Not so in Shadowrun. In Shadowrun, race is right there in the foreground. Humans discriminate against meta-humans. Meta-humans discriminate against other meta-humans. The closer a given race is to the human social norm, the better treated they generally are, with the elves being the least oppressed due to their general grace and beauty and the trolls – defined by their intimidating size and monstrous appearances – at the bottom of pecking order.

What makes this element of Shadowrun so brilliant is that it allows GMs and players to explore issues of race, prejudice, privilege, and discrimination in a “safe” setting, without necessarily tweaking the squeamishness of players who might harbor unexamined racial prejudices in real life. A person who might clam up at the thought of engaging in a difficult conversation about race as it pertains to the real world might have no problem exploring those same issues through a thick layer of metaphor in game.

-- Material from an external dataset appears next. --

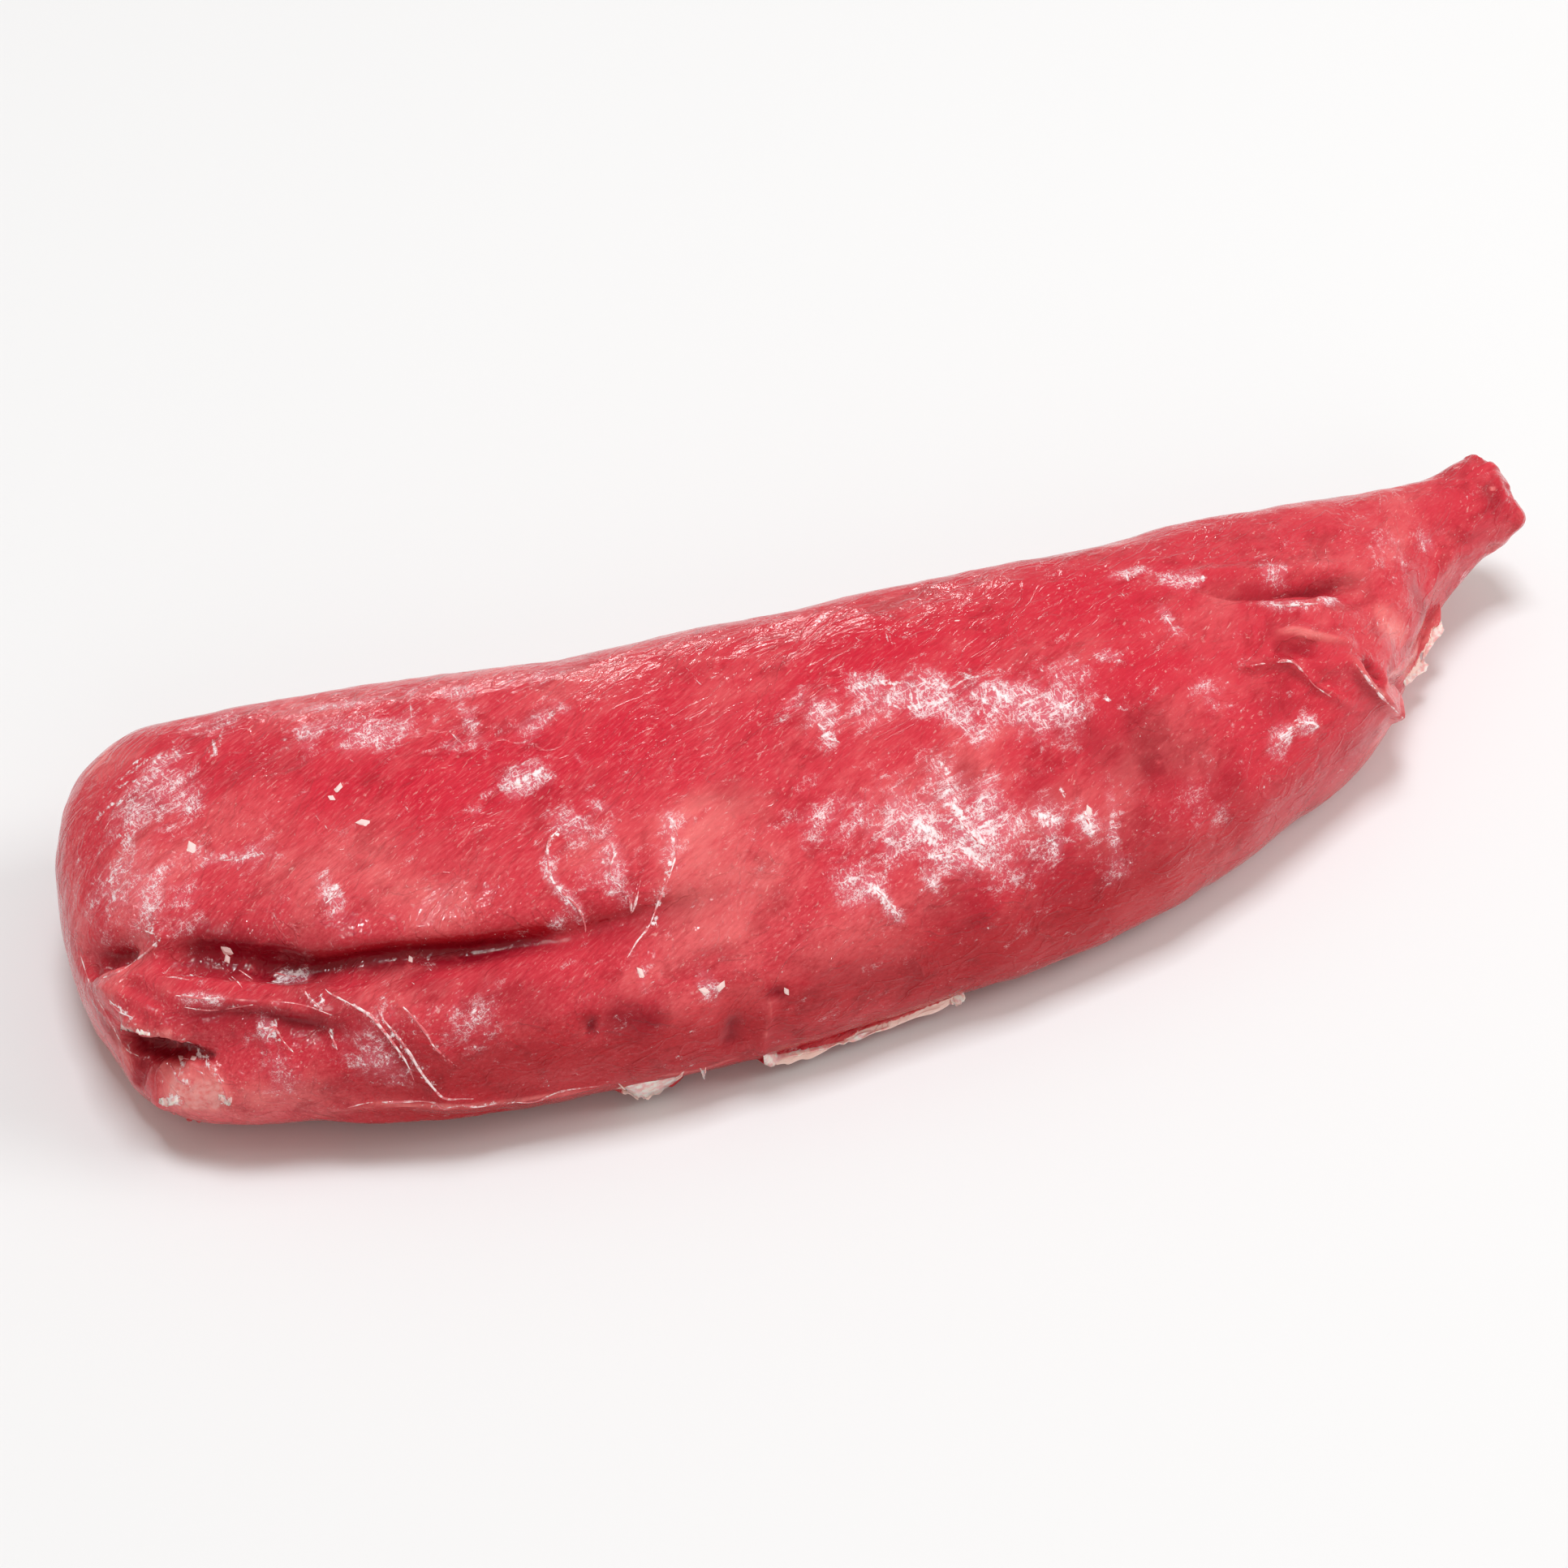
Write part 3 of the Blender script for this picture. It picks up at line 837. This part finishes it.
finish_of(meat, IOR=1.36, Specular_IOR_Level=0.1, Coat_Weight=0.5, Coat_IOR=1.4, Coat_Roughness=0.05)
finish_of(meat, Subsurface_Weight=0.10, Subsurface_Radius=(1.0, 0.22, 0.16), Subsurface_Scale=0.004)
wear(flesh, meat)
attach(flesh, "root")
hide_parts("loin")

# Film: the clear film is drawn tight over the loin, and stands up in thin glassy ridges where it is
# gathered. Each ridge is a tapered bead of film that follows the flesh and is half sunk in its glaze.
RIDGES = {  # line in the photograph, and the bead's radius in mm
    "shoulder arc": (((150, 985), (172, 958), (205, 936), (243, 926)), 0.32),
    "shoulder arc low": (((120, 1040), (138, 1008), (168, 985)), 0.3),
    "shoulder thread": (((176, 905), (215, 903), (262, 890)), 0.28),
    "shoulder ring": (((232, 1047), (252, 1057), (280, 1060), (305, 1054), (328, 1046)), 0.26),
    "end band": (((108, 1212), (132, 1251), (153, 1290), (174, 1303)), 0.36),
    "wall line": (((90, 1150), (104, 1192), (118, 1240)), 0.3),
    "knot arm": (((338, 1264), (350, 1284), (362, 1297)), 0.4),
    "lobe thread": (((222, 1303), (236, 1306), (248, 1313)), 0.36),
    "lobe thread low": (((228, 1313), (240, 1317), (252, 1324)), 0.32),
    "tongue line": (((226, 1241), (262, 1245), (312, 1238)), 0.3),
    "tongue line right": (((330, 1233), (372, 1238), (412, 1252)), 0.3),
    "haze thread": (((401, 1113), (410, 1105), (419, 1093)), 0.34),
    "curved bar": (((1176, 1000), (1188, 1018), (1204, 1036), (1221, 1048)), 0.34),
    "pillar": (((1170, 970), (1173, 984), (1175, 998)), 0.32),
    "low hatch": (((1134, 1064), (1150, 1054), (1180, 1050), (1206, 1062), (1218, 1073)), 0.3),
    "low line": (((1142, 1072), (1147, 1086), (1156, 1100)), 0.32),
    "bottom line": (((1074, 1092), (1090, 1106), (1104, 1124), (1116, 1138)), 0.34),
    "side glint": (((1333, 997), (1340, 1012), (1349, 1030)), 0.42),
    "tail hook": (((1428, 742), (1440, 765), (1456, 786)), 0.3),
    "first crease": (((394, 1205), (404, 1222), (430, 1236), (453, 1249), (465, 1261), (484, 1285),
                      (501, 1310), (510, 1331)), 0.55),
    "second crease": (((470, 1236), (471, 1254), (489, 1276), (504, 1297), (516, 1317), (530, 1336),
                       (547, 1353), (570, 1354), (586, 1354)), 0.5),
    "third crease": (((479, 1220), (494, 1237), (511, 1256), (525, 1273), (535, 1290), (559, 1311),
                      (571, 1317)), 0.45),
    "twig": (((496, 1196), (502, 1206), (511, 1213)), 0.35),
    "hook": (((370, 1210), (381, 1230), (398, 1244)), 0.4),
    "short crease": (((405, 1271), (411, 1283), (416, 1295)), 0.45),
    "shoulder crease": (((199, 1132), (177, 1145), (197, 1154), (190, 1164), (181, 1173),
                         (147, 1197), (113, 1209)), 0.55),
    "curl": (((210, 1191), (201, 1203), (214, 1204), (232, 1207), (251, 1206)), 0.4),
    "groove thread": (((340, 1199), (362, 1203), (392, 1200)), 0.5),
    "tongue thread": (((212, 1226), (244, 1230), (277, 1231)), 0.4),
    "crumb thread": (((281, 1187), (296, 1196), (312, 1207)), 0.3),
    "lower crumb thread": (((281, 1199), (295, 1212), (299, 1219)), 0.3),
    "end crease": (((132, 1233), (148, 1247), (164, 1254)), 0.4),
    "lobe crease": (((240, 1293), (255, 1303), (268, 1323), (281, 1356)), 0.45),
    "lobe inner crease": (((210, 1310), (220, 1330), (233, 1338), (239, 1348)), 0.45),
    "knot": (((314, 1269), (327, 1267), (340, 1266), (333, 1273), (329, 1280)), 0.5),
    "left loop": (((718, 998), (695, 1017), (677, 1035), (675, 1061), (679, 1083), (695, 1102),
                   (710, 1117), (718, 1131), (721, 1150), (706, 1144)), 0.5),
    "middle loop": (((755, 1010), (760, 1045), (752, 1075), (775, 1105), (778, 1125), (785, 1105),
                     (790, 1070), (780, 1040)), 0.45),
    "right loop": (((830, 1010), (835, 1040), (825, 1080), (812, 1110), (800, 1140), (785, 1160),
                    (773, 1180)), 0.45),
    "tail lip": (((1540, 742), (1580, 746), (1615, 744), (1640, 740)), 0.55),
    "tail glint": (((1445, 712), (1468, 716), (1489, 712)), 0.5),
    "tail fold": (((1665, 811), (1680, 830), (1700, 856), (1732, 888)), 0.6),
    "tail crease": (((1540, 820), (1566, 817), (1590, 815), (1608, 830), (1620, 845), (1650, 865)), 0.5),
    "tail knot": (((1570, 925), (1581, 904), (1604, 892), (1628, 896)), 0.5),
    "low edge": (((390, 1371), (416, 1368), (453, 1359), (487, 1358), (516, 1357), (535, 1359),
                  (547, 1367), (569, 1362), (591, 1364), (622, 1359), (659, 1357), (695, 1344),
                  (758, 1336)), 0.5),
}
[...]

This is not to say that Shadowrun handles these issues perfectly. Far from it. Even though the game takes steps to include greater representation for Native American characters than most other fantasy roleplaying games, for example, there are still issues of tokenism and cultural appropriation. From its cyberpunk roots, Shadowrun also absorbs some amount of the fetishization of Japanese culture. These quibbles aside, though, the grounding of racial issues in the text of the setting allows for a deeper, richer, more relevant roleplaying experience than I initially deemed possible for a setting where a character can crash their katana-wielding ork on a remote-controlled motorbike off the side of a skyscraper in an attempt to punch a dragon in the face.

I misjudged you, Shadowrun. You’re deeper than I thought, and I was too quick to dismiss you, and for that, I apologize.